>> Start

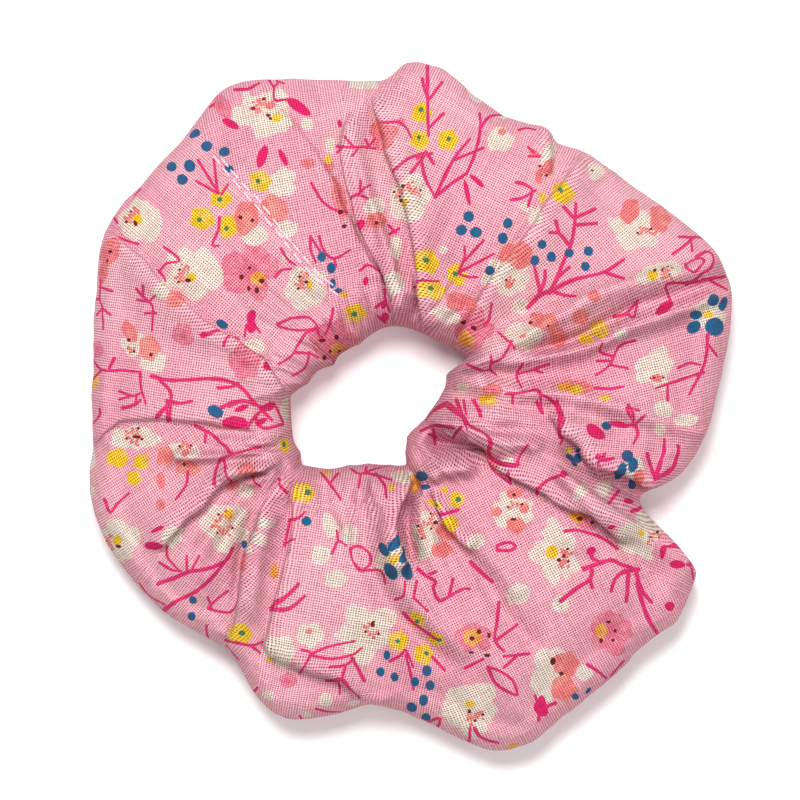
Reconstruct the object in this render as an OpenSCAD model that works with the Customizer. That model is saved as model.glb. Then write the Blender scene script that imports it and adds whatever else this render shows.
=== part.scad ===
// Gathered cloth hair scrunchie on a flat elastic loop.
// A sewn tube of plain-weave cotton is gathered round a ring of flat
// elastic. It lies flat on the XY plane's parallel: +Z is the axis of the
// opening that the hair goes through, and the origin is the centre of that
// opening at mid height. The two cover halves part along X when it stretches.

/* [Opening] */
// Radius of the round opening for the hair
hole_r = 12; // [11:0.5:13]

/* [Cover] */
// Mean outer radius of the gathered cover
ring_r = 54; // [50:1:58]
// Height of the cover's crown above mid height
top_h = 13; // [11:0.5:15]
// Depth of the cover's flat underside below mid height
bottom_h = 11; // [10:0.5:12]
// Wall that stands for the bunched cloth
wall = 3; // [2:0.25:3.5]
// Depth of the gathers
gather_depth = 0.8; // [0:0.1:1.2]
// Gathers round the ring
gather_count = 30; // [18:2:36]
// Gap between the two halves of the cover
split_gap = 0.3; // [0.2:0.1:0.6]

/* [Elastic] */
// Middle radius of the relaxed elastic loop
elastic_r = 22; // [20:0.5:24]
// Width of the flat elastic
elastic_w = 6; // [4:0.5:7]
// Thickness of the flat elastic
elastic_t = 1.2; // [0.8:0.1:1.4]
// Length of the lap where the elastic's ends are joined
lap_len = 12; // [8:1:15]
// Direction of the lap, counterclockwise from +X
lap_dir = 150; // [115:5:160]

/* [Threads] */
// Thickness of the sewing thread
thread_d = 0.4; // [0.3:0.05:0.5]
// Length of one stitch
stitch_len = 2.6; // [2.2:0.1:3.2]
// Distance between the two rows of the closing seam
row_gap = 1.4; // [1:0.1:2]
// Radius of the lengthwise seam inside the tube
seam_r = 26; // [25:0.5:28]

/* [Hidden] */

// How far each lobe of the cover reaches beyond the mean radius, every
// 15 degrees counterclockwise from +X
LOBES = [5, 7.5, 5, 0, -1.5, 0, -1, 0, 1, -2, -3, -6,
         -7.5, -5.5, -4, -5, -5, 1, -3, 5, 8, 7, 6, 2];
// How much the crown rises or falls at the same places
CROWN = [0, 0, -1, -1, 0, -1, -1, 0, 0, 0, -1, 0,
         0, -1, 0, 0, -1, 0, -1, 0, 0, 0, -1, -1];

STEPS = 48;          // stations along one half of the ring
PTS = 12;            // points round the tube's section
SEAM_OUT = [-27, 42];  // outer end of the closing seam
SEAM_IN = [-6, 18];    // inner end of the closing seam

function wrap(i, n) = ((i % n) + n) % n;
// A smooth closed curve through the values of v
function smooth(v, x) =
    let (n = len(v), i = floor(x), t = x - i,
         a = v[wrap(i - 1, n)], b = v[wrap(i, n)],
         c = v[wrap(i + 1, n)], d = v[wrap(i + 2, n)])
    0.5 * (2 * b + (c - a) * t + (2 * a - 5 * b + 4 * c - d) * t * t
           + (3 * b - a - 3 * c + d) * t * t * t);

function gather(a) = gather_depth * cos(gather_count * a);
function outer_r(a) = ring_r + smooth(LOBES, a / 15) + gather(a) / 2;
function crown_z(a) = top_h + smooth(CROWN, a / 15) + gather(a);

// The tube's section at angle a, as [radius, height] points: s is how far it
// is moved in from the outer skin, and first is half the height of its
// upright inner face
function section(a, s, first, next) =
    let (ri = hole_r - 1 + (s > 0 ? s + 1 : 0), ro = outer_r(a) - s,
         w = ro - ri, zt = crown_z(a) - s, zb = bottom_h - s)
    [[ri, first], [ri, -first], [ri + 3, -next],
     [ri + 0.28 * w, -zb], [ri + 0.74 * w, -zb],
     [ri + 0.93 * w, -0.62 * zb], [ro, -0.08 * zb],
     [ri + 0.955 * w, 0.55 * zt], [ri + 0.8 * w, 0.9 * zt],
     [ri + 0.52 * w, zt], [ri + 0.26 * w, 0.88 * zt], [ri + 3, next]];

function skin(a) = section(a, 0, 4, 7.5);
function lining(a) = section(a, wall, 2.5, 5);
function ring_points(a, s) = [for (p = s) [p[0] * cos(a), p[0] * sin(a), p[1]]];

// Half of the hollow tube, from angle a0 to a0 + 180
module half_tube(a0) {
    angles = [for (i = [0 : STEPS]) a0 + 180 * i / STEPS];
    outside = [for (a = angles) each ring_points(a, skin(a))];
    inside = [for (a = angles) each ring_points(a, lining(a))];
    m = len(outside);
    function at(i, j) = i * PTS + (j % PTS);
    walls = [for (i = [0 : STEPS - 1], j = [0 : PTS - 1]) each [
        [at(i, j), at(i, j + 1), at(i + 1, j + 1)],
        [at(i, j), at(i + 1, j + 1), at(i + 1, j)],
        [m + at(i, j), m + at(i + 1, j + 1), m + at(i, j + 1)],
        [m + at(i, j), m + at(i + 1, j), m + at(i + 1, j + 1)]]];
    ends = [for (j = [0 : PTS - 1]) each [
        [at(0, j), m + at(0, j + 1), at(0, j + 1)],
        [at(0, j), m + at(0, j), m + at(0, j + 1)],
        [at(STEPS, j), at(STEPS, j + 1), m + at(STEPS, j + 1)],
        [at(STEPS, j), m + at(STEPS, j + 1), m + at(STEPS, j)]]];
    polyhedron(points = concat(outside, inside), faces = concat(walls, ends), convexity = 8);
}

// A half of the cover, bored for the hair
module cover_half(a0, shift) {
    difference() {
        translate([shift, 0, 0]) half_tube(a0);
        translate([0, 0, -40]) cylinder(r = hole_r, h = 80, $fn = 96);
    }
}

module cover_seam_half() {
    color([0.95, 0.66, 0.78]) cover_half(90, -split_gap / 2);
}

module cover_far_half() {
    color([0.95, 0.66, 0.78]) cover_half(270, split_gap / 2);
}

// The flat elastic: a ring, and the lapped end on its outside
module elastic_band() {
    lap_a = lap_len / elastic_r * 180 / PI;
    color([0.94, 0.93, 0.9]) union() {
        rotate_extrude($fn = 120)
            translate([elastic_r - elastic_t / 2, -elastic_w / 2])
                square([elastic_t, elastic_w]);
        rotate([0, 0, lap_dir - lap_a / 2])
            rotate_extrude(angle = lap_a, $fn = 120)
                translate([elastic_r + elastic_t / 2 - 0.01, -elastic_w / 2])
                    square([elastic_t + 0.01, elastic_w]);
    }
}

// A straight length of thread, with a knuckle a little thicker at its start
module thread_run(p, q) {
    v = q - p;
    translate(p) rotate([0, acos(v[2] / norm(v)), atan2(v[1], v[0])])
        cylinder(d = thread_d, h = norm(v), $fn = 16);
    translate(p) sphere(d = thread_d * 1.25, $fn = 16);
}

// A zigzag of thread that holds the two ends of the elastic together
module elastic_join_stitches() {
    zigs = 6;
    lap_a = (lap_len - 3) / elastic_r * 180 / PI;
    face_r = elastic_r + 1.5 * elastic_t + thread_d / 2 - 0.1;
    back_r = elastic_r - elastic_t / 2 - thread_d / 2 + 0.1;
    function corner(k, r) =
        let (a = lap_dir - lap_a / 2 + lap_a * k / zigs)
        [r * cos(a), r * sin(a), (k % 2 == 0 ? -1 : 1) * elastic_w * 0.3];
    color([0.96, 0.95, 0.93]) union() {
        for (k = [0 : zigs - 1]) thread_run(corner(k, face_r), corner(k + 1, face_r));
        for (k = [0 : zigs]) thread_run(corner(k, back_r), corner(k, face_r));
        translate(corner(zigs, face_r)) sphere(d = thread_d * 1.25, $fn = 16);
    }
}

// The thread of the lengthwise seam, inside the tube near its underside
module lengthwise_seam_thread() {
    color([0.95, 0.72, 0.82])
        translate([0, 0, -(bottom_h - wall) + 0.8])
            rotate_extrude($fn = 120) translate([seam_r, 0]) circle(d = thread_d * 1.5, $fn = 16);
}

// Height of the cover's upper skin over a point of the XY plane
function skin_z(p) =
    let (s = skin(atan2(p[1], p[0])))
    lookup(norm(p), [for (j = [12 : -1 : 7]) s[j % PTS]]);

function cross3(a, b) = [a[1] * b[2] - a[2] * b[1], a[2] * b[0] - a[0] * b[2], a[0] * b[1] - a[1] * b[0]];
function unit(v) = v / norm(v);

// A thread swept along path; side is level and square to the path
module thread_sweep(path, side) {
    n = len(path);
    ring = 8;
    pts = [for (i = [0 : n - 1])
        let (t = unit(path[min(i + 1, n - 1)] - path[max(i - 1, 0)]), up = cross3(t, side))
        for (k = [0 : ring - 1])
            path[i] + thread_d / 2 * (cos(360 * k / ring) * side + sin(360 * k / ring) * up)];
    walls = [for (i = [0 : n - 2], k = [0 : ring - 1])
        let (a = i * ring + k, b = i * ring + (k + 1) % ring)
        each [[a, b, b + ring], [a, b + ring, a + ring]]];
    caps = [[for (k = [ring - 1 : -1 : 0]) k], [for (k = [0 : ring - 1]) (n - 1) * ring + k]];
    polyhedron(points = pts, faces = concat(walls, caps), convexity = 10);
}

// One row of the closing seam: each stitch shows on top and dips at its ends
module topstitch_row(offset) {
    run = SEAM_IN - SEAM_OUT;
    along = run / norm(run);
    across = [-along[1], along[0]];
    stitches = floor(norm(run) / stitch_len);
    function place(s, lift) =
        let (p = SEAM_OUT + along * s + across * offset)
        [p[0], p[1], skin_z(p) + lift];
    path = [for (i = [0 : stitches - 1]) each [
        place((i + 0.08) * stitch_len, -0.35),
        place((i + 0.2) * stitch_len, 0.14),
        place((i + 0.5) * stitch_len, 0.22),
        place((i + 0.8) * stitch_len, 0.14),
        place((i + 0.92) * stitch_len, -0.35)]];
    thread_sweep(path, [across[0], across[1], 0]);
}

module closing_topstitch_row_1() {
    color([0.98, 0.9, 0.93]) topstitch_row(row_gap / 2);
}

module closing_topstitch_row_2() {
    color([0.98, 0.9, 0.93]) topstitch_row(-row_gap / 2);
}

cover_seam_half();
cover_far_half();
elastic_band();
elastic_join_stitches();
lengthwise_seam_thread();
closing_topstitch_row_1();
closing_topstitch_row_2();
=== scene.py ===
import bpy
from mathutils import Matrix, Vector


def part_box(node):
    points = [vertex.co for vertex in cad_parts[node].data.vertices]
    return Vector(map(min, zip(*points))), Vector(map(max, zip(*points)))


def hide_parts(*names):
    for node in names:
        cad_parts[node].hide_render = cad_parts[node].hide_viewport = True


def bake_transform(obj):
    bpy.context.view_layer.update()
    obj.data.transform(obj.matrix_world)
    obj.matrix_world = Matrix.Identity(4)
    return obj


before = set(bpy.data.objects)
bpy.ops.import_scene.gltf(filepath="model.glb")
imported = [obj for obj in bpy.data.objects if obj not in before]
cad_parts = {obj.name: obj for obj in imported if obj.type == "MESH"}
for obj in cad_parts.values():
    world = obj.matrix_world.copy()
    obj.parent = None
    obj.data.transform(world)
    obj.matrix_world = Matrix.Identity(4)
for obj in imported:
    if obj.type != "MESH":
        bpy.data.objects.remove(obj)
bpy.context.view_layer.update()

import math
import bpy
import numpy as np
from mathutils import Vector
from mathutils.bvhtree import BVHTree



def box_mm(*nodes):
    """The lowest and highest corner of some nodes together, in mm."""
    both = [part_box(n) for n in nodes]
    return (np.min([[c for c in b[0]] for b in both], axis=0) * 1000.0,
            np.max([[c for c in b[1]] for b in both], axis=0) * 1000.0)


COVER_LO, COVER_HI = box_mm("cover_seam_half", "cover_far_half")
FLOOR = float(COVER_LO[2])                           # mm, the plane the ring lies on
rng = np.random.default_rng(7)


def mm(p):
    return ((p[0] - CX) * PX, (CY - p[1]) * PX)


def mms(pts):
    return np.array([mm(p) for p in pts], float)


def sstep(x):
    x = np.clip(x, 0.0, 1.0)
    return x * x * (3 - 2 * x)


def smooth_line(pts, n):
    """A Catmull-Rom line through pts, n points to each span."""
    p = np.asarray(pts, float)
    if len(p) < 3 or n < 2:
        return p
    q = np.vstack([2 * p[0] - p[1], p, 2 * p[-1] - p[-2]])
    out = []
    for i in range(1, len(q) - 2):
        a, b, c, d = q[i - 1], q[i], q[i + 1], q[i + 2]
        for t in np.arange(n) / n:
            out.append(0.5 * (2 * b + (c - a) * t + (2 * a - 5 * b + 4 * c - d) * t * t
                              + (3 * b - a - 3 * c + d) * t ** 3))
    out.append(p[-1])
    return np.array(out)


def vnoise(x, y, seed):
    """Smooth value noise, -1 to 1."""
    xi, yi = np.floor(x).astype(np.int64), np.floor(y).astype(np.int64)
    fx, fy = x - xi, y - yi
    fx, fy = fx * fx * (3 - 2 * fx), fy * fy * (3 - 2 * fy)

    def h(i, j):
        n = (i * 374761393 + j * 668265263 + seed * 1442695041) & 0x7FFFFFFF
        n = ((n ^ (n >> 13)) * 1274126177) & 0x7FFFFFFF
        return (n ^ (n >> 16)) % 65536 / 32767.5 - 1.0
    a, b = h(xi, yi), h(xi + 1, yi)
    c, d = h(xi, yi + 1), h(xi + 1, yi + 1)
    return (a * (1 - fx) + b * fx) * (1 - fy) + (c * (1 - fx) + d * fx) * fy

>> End

* **Problem**: Exactly the lines above from the one with "cover_seam_half();" to the one with "return x * x * (3 - 2 * x)", both included, are to be quoted; leave the rest out.

* **Expected answer**:
cover_seam_half();
cover_far_half();
elastic_band();
elastic_join_stitches();
lengthwise_seam_thread();
closing_topstitch_row_1();
closing_topstitch_row_2();
=== scene.py ===
import bpy
from mathutils import Matrix, Vector


def part_box(node):
    points = [vertex.co for vertex in cad_parts[node].data.vertices]
    return Vector(map(min, zip(*points))), Vector(map(max, zip(*points)))


def hide_parts(*names):
    for node in names:
        cad_parts[node].hide_render = cad_parts[node].hide_viewport = True


def bake_transform(obj):
    bpy.context.view_layer.update()
    obj.data.transform(obj.matrix_world)
    obj.matrix_world = Matrix.Identity(4)
    return obj


before = set(bpy.data.objects)
bpy.ops.import_scene.gltf(filepath="model.glb")
imported = [obj for obj in bpy.data.objects if obj not in before]
cad_parts = {obj.name: obj for obj in imported if obj.type == "MESH"}
for obj in cad_parts.values():
    world = obj.matrix_world.copy()
    obj.parent = None
    obj.data.transform(world)
    obj.matrix_world = Matrix.Identity(4)
for obj in imported:
    if obj.type != "MESH":
        bpy.data.objects.remove(obj)
bpy.context.view_layer.update()

import math
import bpy
import numpy as np
from mathutils import Vector
from mathutils.bvhtree import BVHTree



def box_mm(*nodes):
    """The lowest and highest corner of some nodes together, in mm."""
    both = [part_box(n) for n in nodes]
    return (np.min([[c for c in b[0]] for b in both], axis=0) * 1000.0,
            np.max([[c for c in b[1]] for b in both], axis=0) * 1000.0)


COVER_LO, COVER_HI = box_mm("cover_seam_half", "cover_far_half")
FLOOR = float(COVER_LO[2])                           # mm, the plane the ring lies on
rng = np.random.default_rng(7)


def mm(p):
    return ((p[0] - CX) * PX, (CY - p[1]) * PX)


def mms(pts):
    return np.array([mm(p) for p in pts], float)


def sstep(x):
    x = np.clip(x, 0.0, 1.0)
    return x * x * (3 - 2 * x)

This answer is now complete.